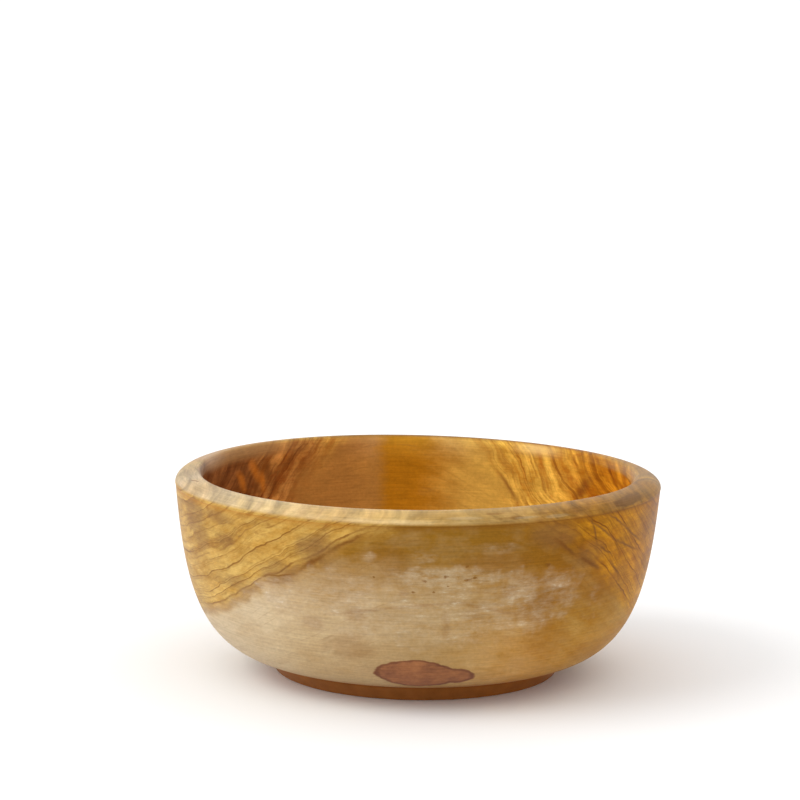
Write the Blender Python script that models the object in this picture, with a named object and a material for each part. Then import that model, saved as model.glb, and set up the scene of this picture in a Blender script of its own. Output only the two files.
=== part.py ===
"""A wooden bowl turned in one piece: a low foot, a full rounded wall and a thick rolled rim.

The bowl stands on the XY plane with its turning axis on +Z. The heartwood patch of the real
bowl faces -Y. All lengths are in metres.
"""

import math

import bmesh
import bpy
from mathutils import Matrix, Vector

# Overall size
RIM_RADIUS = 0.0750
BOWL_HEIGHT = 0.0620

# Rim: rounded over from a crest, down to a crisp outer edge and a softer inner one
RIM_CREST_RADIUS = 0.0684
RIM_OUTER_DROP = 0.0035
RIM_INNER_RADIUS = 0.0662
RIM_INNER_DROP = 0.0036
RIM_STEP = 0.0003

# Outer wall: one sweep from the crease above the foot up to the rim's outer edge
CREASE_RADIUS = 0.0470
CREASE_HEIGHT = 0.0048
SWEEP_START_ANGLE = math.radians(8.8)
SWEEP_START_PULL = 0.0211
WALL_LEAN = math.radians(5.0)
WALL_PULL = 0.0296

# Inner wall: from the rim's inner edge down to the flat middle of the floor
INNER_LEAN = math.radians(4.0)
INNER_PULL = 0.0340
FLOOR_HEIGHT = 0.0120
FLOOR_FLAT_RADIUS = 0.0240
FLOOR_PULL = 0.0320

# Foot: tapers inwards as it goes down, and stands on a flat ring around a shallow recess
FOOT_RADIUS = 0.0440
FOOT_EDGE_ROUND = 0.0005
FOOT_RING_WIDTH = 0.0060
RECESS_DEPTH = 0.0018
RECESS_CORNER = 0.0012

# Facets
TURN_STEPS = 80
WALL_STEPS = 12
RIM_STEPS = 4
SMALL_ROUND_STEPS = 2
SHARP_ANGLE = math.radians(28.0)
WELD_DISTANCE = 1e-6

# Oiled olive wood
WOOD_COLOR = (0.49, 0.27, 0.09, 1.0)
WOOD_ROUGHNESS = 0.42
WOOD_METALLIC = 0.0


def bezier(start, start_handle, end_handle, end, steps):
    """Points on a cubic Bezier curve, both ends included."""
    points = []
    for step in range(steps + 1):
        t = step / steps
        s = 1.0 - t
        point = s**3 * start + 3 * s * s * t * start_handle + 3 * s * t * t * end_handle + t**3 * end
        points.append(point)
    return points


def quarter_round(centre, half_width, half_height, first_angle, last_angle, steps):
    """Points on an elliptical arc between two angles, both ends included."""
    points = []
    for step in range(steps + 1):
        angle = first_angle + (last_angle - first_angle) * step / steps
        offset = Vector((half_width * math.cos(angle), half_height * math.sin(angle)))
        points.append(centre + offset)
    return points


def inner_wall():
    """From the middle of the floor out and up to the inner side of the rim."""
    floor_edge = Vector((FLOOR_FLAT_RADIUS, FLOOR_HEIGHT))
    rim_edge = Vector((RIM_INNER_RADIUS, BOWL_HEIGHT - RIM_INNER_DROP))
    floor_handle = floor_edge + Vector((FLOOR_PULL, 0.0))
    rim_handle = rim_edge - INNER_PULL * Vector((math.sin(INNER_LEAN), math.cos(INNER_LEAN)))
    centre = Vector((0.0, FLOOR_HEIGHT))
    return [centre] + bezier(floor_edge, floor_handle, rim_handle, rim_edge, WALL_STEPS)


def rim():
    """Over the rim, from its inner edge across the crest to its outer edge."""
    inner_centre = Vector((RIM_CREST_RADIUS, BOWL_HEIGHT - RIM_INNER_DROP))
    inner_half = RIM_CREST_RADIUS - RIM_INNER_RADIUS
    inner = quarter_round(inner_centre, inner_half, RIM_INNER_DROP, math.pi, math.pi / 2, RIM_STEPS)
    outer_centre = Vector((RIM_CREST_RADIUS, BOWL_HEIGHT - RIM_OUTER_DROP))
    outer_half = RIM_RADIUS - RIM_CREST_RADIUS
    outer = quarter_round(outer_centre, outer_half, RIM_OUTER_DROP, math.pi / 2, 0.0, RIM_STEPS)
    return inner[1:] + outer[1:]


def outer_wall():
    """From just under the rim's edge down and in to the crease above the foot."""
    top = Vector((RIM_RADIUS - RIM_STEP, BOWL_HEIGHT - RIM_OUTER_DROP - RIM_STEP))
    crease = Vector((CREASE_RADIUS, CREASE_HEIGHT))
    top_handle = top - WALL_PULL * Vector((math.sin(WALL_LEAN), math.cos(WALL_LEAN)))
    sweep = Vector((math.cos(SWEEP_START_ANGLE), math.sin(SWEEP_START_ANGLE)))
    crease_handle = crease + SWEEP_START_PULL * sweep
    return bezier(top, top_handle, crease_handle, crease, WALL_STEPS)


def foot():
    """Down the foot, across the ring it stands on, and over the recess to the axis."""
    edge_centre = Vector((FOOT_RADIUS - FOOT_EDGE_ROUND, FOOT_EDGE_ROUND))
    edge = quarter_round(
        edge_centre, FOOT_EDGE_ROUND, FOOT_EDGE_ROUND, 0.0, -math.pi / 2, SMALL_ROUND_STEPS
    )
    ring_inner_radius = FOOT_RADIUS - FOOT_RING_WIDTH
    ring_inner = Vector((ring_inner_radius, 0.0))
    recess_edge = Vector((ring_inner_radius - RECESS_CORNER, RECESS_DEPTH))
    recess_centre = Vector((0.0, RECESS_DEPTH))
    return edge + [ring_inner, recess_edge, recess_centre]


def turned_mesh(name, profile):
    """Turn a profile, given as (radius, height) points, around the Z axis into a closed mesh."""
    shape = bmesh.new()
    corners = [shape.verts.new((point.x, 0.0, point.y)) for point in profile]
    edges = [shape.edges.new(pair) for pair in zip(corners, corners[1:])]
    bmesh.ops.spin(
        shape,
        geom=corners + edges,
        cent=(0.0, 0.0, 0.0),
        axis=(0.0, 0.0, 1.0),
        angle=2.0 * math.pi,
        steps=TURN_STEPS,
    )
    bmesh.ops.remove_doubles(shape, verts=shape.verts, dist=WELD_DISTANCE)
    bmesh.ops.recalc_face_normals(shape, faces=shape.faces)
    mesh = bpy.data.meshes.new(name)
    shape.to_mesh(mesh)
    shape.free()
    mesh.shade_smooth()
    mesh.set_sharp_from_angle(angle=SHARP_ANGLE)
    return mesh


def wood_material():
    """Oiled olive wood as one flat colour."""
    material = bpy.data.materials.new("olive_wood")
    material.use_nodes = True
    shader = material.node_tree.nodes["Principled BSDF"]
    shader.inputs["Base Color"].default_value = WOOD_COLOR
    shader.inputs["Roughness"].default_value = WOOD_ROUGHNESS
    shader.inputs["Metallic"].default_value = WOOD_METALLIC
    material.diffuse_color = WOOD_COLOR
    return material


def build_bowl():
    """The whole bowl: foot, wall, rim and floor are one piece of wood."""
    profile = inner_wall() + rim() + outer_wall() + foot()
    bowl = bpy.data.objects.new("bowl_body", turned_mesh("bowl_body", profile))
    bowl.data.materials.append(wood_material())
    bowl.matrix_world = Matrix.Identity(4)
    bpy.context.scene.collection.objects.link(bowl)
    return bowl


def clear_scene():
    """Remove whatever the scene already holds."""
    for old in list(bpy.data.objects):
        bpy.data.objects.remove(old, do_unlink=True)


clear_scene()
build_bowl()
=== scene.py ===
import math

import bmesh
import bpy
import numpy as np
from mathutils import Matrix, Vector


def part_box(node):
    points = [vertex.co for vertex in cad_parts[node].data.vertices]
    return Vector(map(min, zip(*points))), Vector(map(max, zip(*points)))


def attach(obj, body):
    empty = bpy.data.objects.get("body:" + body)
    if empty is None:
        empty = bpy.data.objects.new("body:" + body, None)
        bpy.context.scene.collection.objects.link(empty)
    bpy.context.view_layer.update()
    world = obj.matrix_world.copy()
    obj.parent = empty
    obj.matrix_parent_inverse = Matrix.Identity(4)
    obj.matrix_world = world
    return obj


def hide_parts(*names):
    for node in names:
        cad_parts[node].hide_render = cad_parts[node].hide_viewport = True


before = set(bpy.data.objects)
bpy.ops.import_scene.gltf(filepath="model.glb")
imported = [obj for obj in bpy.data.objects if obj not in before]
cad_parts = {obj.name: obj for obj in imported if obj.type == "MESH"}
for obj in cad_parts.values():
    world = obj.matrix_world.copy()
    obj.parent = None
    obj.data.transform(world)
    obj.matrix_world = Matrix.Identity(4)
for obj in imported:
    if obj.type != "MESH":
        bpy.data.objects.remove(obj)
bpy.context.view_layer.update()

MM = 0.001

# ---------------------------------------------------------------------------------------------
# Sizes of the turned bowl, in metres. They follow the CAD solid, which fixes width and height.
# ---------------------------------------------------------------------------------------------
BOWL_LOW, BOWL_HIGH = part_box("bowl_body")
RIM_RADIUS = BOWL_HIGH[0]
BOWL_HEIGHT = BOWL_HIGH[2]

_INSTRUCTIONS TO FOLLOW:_
Reproduce exactly the lines from the one containing "return bowl" through the one containing "if empty is", inclusive, and nothing else.

_EXERCISE OUTPUT:_
    return bowl


def clear_scene():
    """Remove whatever the scene already holds."""
    for old in list(bpy.data.objects):
        bpy.data.objects.remove(old, do_unlink=True)


clear_scene()
build_bowl()
=== scene.py ===
import math

import bmesh
import bpy
import numpy as np
from mathutils import Matrix, Vector


def part_box(node):
    points = [vertex.co for vertex in cad_parts[node].data.vertices]
    return Vector(map(min, zip(*points))), Vector(map(max, zip(*points)))


def attach(obj, body):
    empty = bpy.data.objects.get("body:" + body)
    if empty is None:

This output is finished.